When we share food with the hungry, we are the light of the world!

When we care for those who are homeless, we are the light of the world!

When we offer companionship to the lonely, we are the light of the world!

When we clothe the poor, we are the light of the world!

When we speak up for justice, we are the light of the world!

When we do such things in a weary world, we are the light of the world!

(Laura Jaquith Bartlett, The Abingdon Worship Annual 2017, Feb. 5, 2017)


The Beatitudes: Blessed Are the Poor


Matthew 5:3 God blesses those who are poor and realize their need for him, for the Kingdom of Heaven is theirs.

Matthew 5 through 7 is the first of five long discourses in Matthew.  This first one is famously called the Sermon on the Mount.  Matthew has introduced his theme with his preaching, “Repent of your sins and turn to God for the Kingdom of Heaven is near.”  (Matt. 4:17), and the calling of the first disciples (Matt. 4:18-22).  The Sermon on the Mount answers the question, what does life look like in the Kingdom of Heaven?

Ch. 5:1-12 is a passage called the Beatitudes (a word that means “Blessed” in Latin for the first word in each verse).  “Blessed are those who are…”  What does a citizen of the Kingdom of Heaven – a follower of Christ – look like?  This is the specific question addressed in the Beatitudes.

Matthew’s version of the Beatitudes is usually translated, “Blessed are the poor in spirit for theirs is the Kingdom of Heaven.”  Luke has simply, “Blessed are the poor….”  So what does Jesus mean by the phrase “poor in spirit”?  The poor are certainly not those whom the world would consider blessed, and in fact, the world often has considered the poor to be poor as a result of their own lack of character, for example, because they are lazy.

In the OT, the poor are often depicted as especially pious because oppression by the wealthy leads them to trust in the Lord for salvation and deliverance rather than relying on the power of wealth.  (Ps. 37:14-15; 40:17; 68:28-33; Isa. 61:1; 66:2)  And this is still true today.  The poor are often kept poor because of the oppression of the wealthy and powerful, and oppressive systems and governments.  The wealthy often turn their faces from the poor in order to deny their role in causing this suffering, and the Bible is clear that God will judge the rich for this.  (Matt. 25:31-46; Luke 1:46-56)

In both Matthew and Luke, the poor are really poor materially, but it is their faith in God, not their poverty, is what makes them blessed.  The poor are often lifted up in the Bible as examples of faith toward God.  Poor people, precisely because of their lack of resources, are often humble in their nature and demeanor.  And the poor are most often those who must, because they have no material resources upon which to depend, must depend on God.
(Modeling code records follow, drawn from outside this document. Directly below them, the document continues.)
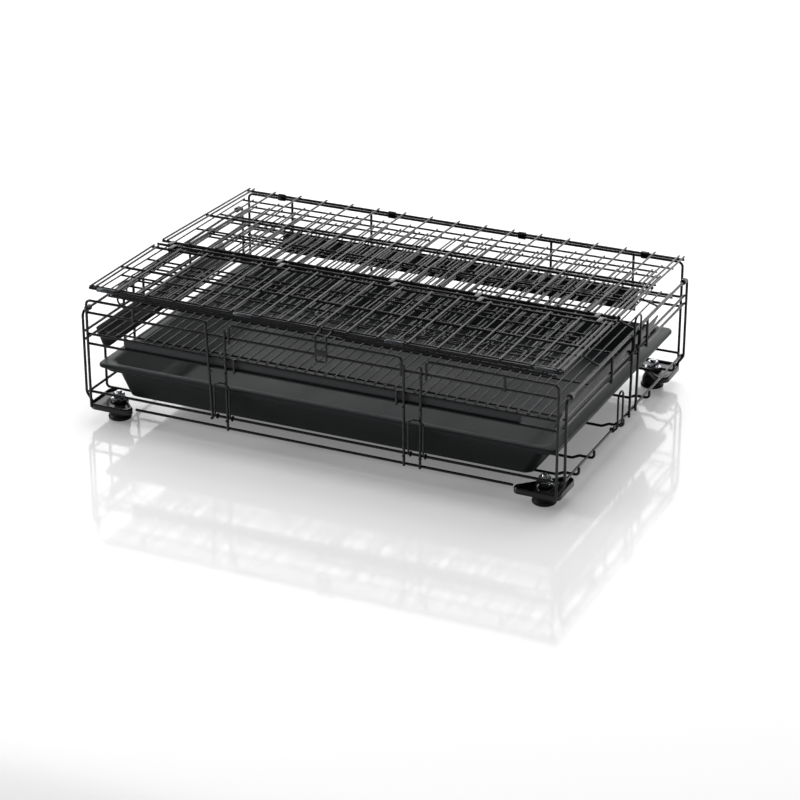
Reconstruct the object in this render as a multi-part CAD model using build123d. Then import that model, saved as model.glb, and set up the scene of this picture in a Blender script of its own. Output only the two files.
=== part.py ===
from build123d import *
import os

# Folding wire pet cage, folded flat for carrying, in millimetres.
# The origin is the bottom centre: X is the long side, -Y the front, Z up.

# Driving dimensions
BAY = 38.1
BAYS = 16
FLOOR_PITCH = 12.7
HALF_L = BAY * BAYS / 2
HALF_D = 209.2
SIDE_X = 313.0
SIDE_Y = 205.0
FRAME_D = 3.3
LINK_D = 2.5
MESH_D = 2.0
TIE_D = 3.0
WELD = 0.3
GAP = 0.3
RUN = 0.07

# Heights of the wire levels of the base, above the floor
TOP_Z = 161.0
SECOND_Z = 143.7
SEAT_Z = 116.0
STRIP_Z = 103.3
LOW_Z = 40.0
TIE_Z = 26.5
SIDE_TOP_Z = 143.0
SIDE_UPPER_Z = 119.0
SIDE_MID_Z = 108.5
SIDE_LOW_Z = 38.5
CORNER_R = 9.0

# Feet and corner plates
FOOT_X = 280.5
FOOT_Y = 183.0
PLATE_BOTTOM = 17.0
PLATE_TOP = 25.0
PLATE_LEG = 67.0
BOLT_R = 4.0

# Waste tray
TRAY_BOTTOM_Z = 32.5
TRAY_RIM_Z = 75.0
TRAY_WALL = 2.0
TRAY_BASE = (534.0, 372.0, 18.0)
TRAY_MOUTH = (572.0, 380.0, 13.0)
TRAY_STEP = (586.0, 390.0, 11.0)
TRAY_RIM = (600.0, 400.0, 9.0)
TRAY_SKIRT = 7.0
TRAY_STEP_DROP = 14.0

# Splash guards round the waste tray
GUARD_TOP = (303.0, 204.0)
GUARD_FOOT = (292.0, 194.0)
GUARD_FOOT_Z = 92.0
GUARD_TOP_SIDE_Z = 120.0
GUARD_TOP_BACK_Z = 116.3
GUARD_WALL = 1.5
GUARD_FRONT_Y = -192.0
GUARD_BACK_Y = 128.0
GUARD_HALF_X = 250.0

# Back wall, folded forward over the stack in two leaves
LEAF_Z = TOP_Z + FRAME_D + GAP
FOLD_Y = -32.3
FOLD_Z = 172.0
LEAF_END_Y = -197.4
FOLD_GAP = 12.7

# Folded walls lying under the back wall
ROOF_X = 299.0
STACK_X = 289.0
STACK_BACK_Y = 185.0
STACK_FRONT_Y = -190.0
STACK_STEP = 4.35
STACK_SLOPE = 0.0171

CORNERS = {
    "front_left": (-1, -1),
    "front_right": (1, -1),
    "back_left": (-1, 1),
    "back_right": (1, 1),
}
SIDES = {"left": -1, "right": 1}

FRAME_R = FRAME_D / 2
LINK_R = LINK_D / 2
MESH_R = MESH_D / 2
OUTER = HALF_D
INNER = HALF_D - FRAME_D + WELD
SIDE_INNER = SIDE_X - FRAME_D + WELD


def rod(start, end, diameter):
    """Straight round wire between two points."""
    start = Vector(*start)
    end = Vector(*end)
    along = end - start
    return Solid.make_cylinder(diameter / 2, along.length, Plane(start, z_dir=along))


def bent(points, diameter, bend):
    """Round wire bent along a line of points."""
    path = FilletPolyline(*points, radius=bend)
    section = Plane(path @ 0, z_dir=path % 0) * Circle(diameter / 2)
    return sweep(section, path=path).solids()[0]


def hoop(points, diameter, bend):
    """Closed round wire with rounded corners, as two bent halves."""
    corners = [Vector(*p) for p in points]
    near = (corners[0] + corners[1]) * 0.5
    far = (corners[2] + corners[3]) * 0.5
    first = bent([tuple(near), tuple(corners[1]), tuple(corners[2]), tuple(far)], diameter, bend)
    second = bent([tuple(far), tuple(corners[3]), tuple(corners[0]), tuple(near)], diameter, bend)
    return [first, second]


def weld(pieces):
    """One solid of wires that are welded where they cross."""
    pieces = list(pieces)
    joined = pieces[0].fuse(*pieces[1:])
    return joined


def ring(centre, axis, bore, outer, width):
    """Eye of a wire end, or a sleeve, round another wire."""
    centre = Vector(*centre)
    axis = Vector(*axis)
    plane = Plane(centre - axis * (width / 2), z_dir=axis)
    return Solid.make_cylinder(outer, width, plane) - Solid.make_cylinder(bore, width, plane)


os.makedirs("parts", exist_ok=True)


def save(shape, name):
    """Write one piece of the cage."""
    if isinstance(shape, (list, tuple)):
        solids = [s for item in shape for s in item.solids()]
        shape = Compound(children=solids)
    export_step(shape, "parts/" + name + ".step")


def slope_z(y):
    """Height of the back wall's cross wires, folded."""
    if y < FOLD_Y:
        return FOLD_Z
    return LEAF_Z + (HALF_D - y) * (FOLD_Z - LEAF_Z) / (HALF_D - FOLD_Y)


def stack_z(y, level):
    """Height of a folded panel's long wires, level 0 on top."""
    top = slope_z(STACK_BACK_Y) - FRAME_R - 0.6 - MESH_R
    return top + (STACK_BACK_Y - y) * STACK_SLOPE - level * STACK_STEP


# Base frame: corners, rails and posts


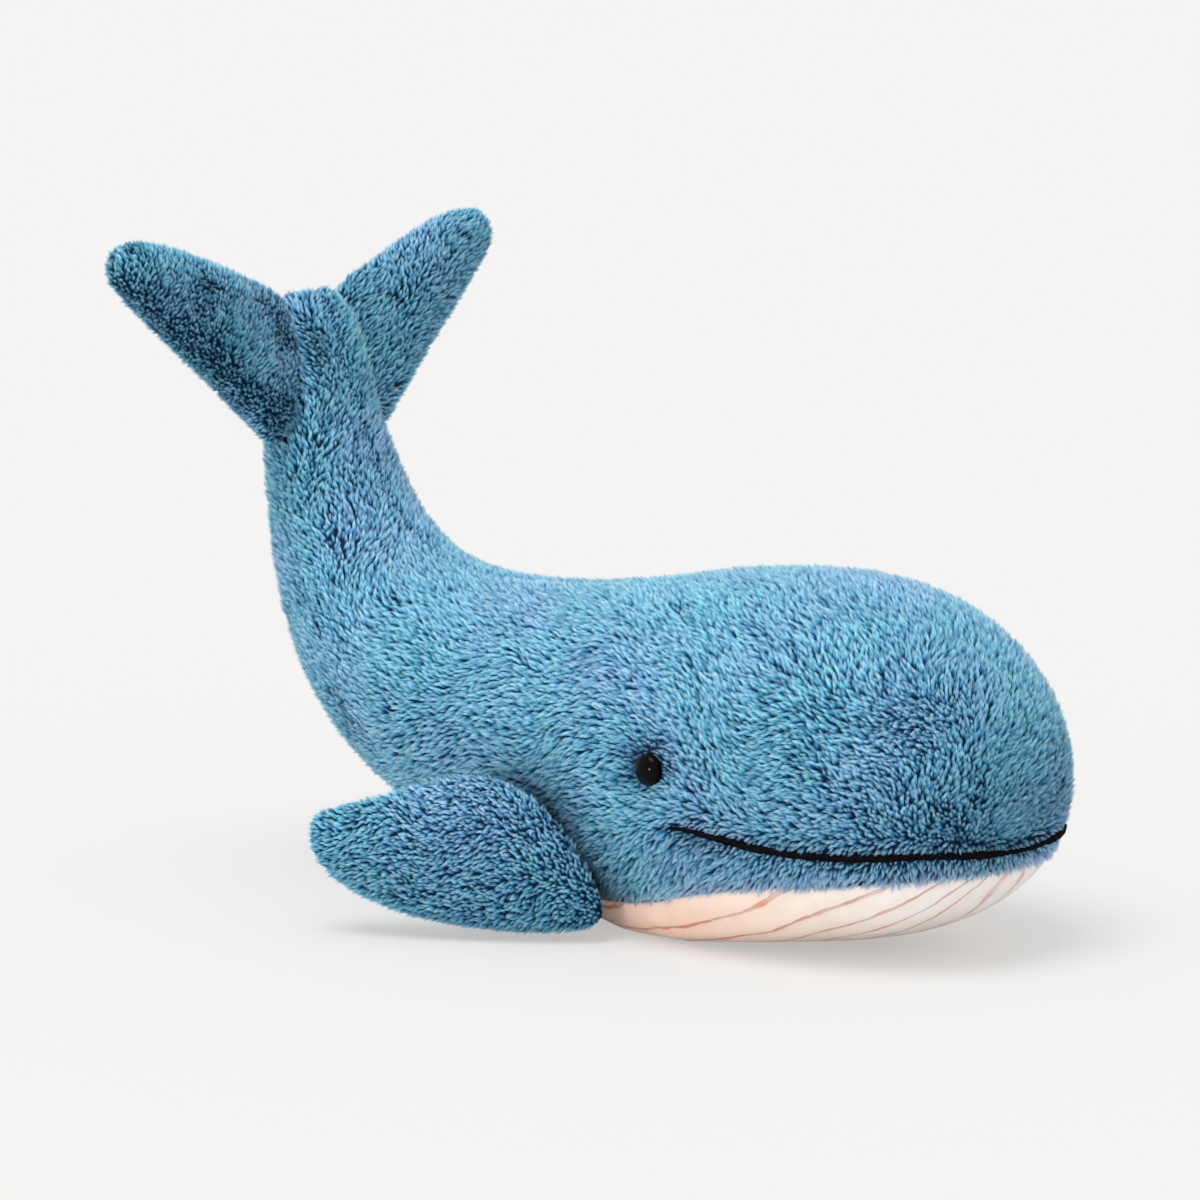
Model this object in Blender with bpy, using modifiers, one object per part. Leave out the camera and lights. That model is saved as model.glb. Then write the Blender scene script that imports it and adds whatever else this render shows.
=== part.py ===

The word translated as “Blessed are…” is makarioi.  This is sometimes translated as “Happy are…”  But happiness in our modern culture is such an ephemeral concept it is subject to the vagaries of everyday life.

The blessed one is the one possesses the favor of God.  So Mary is called “highly favored.”  Blessedness differs from the happy person in that a person may be happy as a result of favorable circumstances.  The blessed one is blessed because his satisfaction comes from God despite circumstance.  So the poor are blessed because they have received the favor of God despite their poverty.

God of the poor, from the riches of your grace you share your riches with all who are in need.   Provide for the hungry and th e homeless and teach us to do likewise.  So also provide for all who spirits suffer from poverty, that none may doubt your goodness or overlook your faithfulness.  Above all, prevent us from thinking that we are rich, when we are really poor, blind, and naked – lest our self-deception separate us from you.  We ask this in the name of Jesus Christ, who, though he was rich, became poor for our sake, so that by his poverty, we might become rich.  Amen.